The problem with common sense, though, is that it’s quiet. It doesn’t make waves. It doesn’t elicit an emotional response. Hysteria is what gets the most attention, and with the Dobbs decision, the hysteria machine is in overdrive. For example:
Oscar-winning actress Jessica Chastain posted a picture of herself in full makeup with a perfectly blown out hairstyle under expertly crafted lighting captioned, “Happy ‘Independence’ Day from me and my reproductive rights” while extending a double-fisted middle finger to the camera. I’m unclear as to which of her reproductive rights Chastain feels are in jeopardy. Not only does she live in a state with some of the most vaguely-worded restrictions on abortion, she also lives in a city that devotes taxpayer funding to pay for those obtained by women who possess far less than the many millions of dollars Chastain has at her disposal.
Activist filmmaker Michael Moore was in prime Michael Moore form when he took to his website with an official Independence Day declaration in which he stated that he would officially not shut up about politics ever, because supposedly that’s way different from how he is now.
In Tuscon, Arizona, the Democratic Party of the state’s second-most populated county, Pima County, was forced to apologize after it used its social media feeds to promote a protest organized by the Tuscon Women’s March. The invitation, which was designed by a protest organizer, read “F-ck the 4th” and angered some of the party’s own candidates, who apparently don’t think that offending voters is a very effective campaign solution.
Locally, protests have at times reflected similar vulgarity. A Gazette reader wrote our editorial inbox questioning the appropriateness of a Gazette photo showing two kids aged 12 and 13 at a pro-abortion rally in Iowa City. The 13-year-old was carrying a sign that read, “If abortion is murder then an oral sex is cannibalism.” While I submit that the role of our photographers is to capture the scene without passing judgment on it, I also find the 13-year-old’s message pretty indefensible.
The above is only a small sample of the absurdity. In the spirit of objectivity, I wish I could insist that both sides of the ideological spectrum are equally inflamed. I can’t. It’s not totally one-sided — our editorial inbox also received a letter from someone in a small rural county in the Appalachian Mountains that who probably intended to send it to a more local publication. “If Americans would just stop being adulterers and fornicators, we wouldn’t even have an abortion issue,” the letter read in part.
But notwithstanding that particular type of useless garbage, most of the delirium can be attributed to the pro-abortion leftists who have taken to the streets (and their social media accounts) to convey their anger. Some of them have big plans: those who wished to sign up for the national Women’s March protest scheduled for yesterday in Washington, D.C. were required to check off a box declaring that they are “interested in risking arrest” in order to sign up on their website. Sounds like a fun way to express rage.

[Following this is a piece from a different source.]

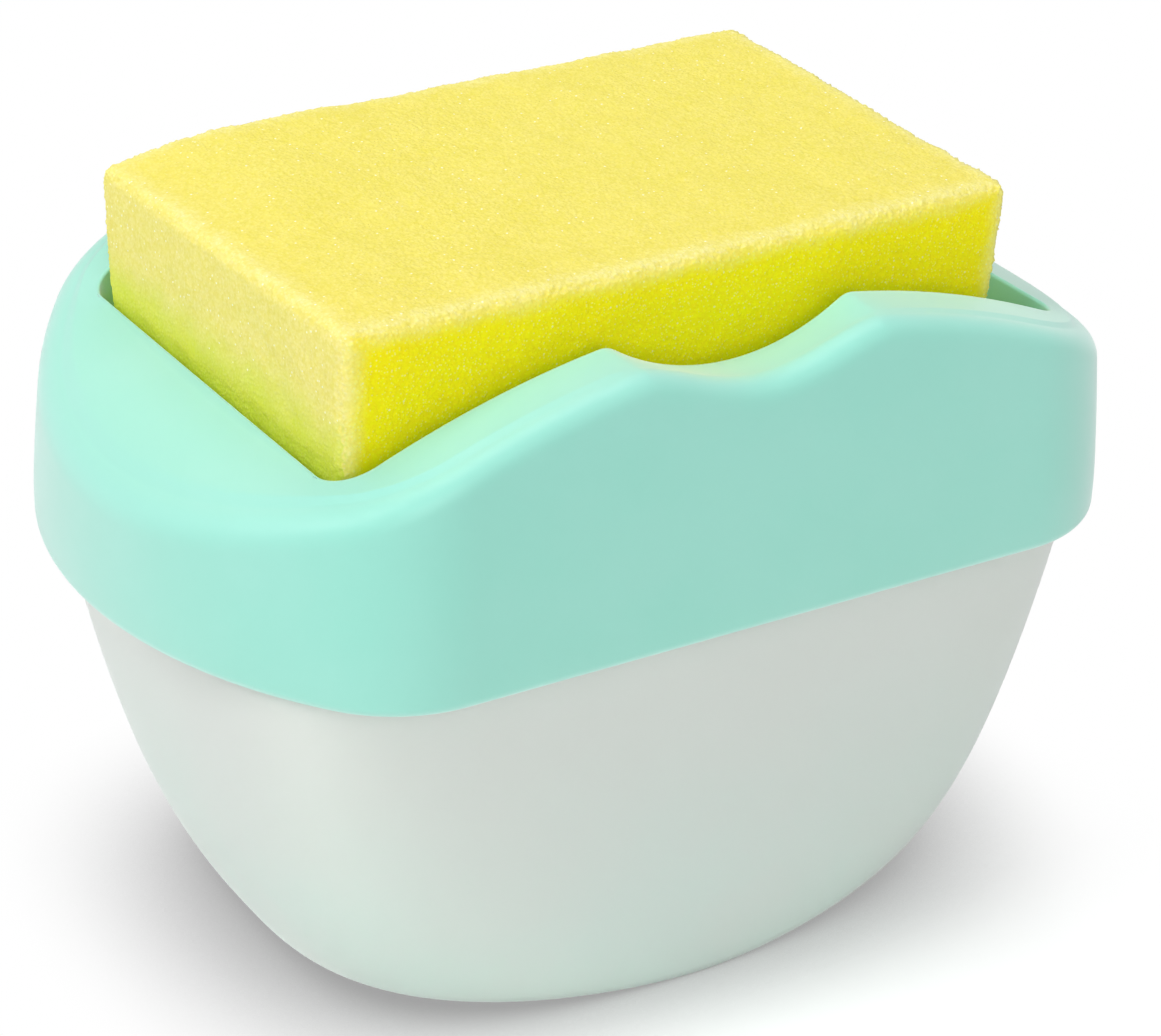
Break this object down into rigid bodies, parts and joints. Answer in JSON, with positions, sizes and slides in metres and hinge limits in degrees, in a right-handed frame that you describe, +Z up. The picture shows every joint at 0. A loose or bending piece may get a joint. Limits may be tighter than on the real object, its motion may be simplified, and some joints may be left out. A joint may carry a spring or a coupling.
{
  "type": "soap pump caddy",
  "caption": "Sink-side soap dispenser: a frosted reservoir under a rounded collar, with a sponge in its well on a sprung press plate that pumps soap up into the sponge.",
  "frame": {"origin": "middle of the reservoir's flat base, on the surface that it stands on", "axes": "+Z up, +X along the caddy's length, +Y towards its back in the pictured view"},
  "size_m": [0.1388, 0.09, 0.0991],
  "materials": {
    "collar": "smooth, soft gloss, slightly translucent mint",
    "tray": "smooth, soft gloss",
    "plate": "smooth, soft gloss",
    "reservoir": "frosted, translucent, almost white",
    "sponge": "fine open foam, matte",
    "seal": "matte",
    "pump_plastic": "smooth, soft gloss",
    "piston": "soft, slightly waxy",
    "spring_steel": "bright drawn wire",
    "ball_steel": "polished",
    "dip_tube": "translucent, smooth"
  },
  "bodies": {
    "reservoir": {"reservoir": "reservoir"},
    "upper": {"lid_tray": "tray", "collar": "collar", "rim_seal": "seal", "pump_nut": "tray", "pump_gasket": "seal", "pump_chamber": "pump_plastic", "stem_guide": "pump_plastic", "wiper_ring": "seal", "ball_cage": "pump_plastic", "dip_tube": "dip_tube", "return_spring": "spring_steel"},
    "plunger": {"press_plate": "plate", "outlet_cap": "pump_plastic", "stem": "pump_plastic", "piston_core": "pump_plastic", "piston": "piston"},
    "sponge": {"sponge": "sponge"},
    "inlet_ball": {"inlet_ball": "ball_steel"},
    "outlet_ball": {"outlet_ball": "ball_steel"}
  },
  "joints": [
    {"name": "upper_lift", "type": "slide", "parent": "reservoir", "child": "upper", "axis": [0, 0, 1], "range_m": [0, 0.07]},
    {"name": "press", "type": "slide", "parent": "upper", "child": "plunger", "axis": [0, 0, -1], "range_m": [0, 0.009], "stiffness_N_per_m": 300, "springref_m": -0.004, "deforming": ["return_spring"]},
    {"name": "sponge_lift", "type": "slide", "parent": "plunger", "child": "sponge", "axis": [0, 0, 1], "range_m": [0, 0.05]},
    {"name": "inlet_ball_lift", "type": "slide", "parent": "upper", "child": "inlet_ball", "axis": [0, 0, 1], "range_m": [0, 0.0012]},
    {"name": "outlet_ball_lift", "type": "slide", "parent": "plunger", "child": "outlet_ball", "axis": [0, 0, 1], "range_m": [0, 0.0008]}
  ]
}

And that’s exactly what it is — an expression of rage. Does rage result in the policy that they demand? Probably not. Does rage earn any support in state legislative chambers? Not enough, and not where it really counts, which is in the more than three fifths of those state legislatures around the country controlled by Republicans. Does rage result in new votes to defeat those majorities? Most whose anger over the Dobbs decision fuels their desire to vote were already reliable Democrat voters, and abortion is far from the most pressing issue for swing voters, according to a Monmouth poll conducted mostly in the wake of the Dobbs decision.
Policy isn’t even a part of the current conversation. Their message can be summed up in two words: Screw you. (That’s the sanitized version, at least.) It’s not a winning slogan. The most effective political change isn’t made by screaming in the streets or carrying obscenity-laced signs. I can’t help but wonder if any of these angry activists understand that. And if they don’t, I doubt the words of a smirking opinion writer will help them see the light.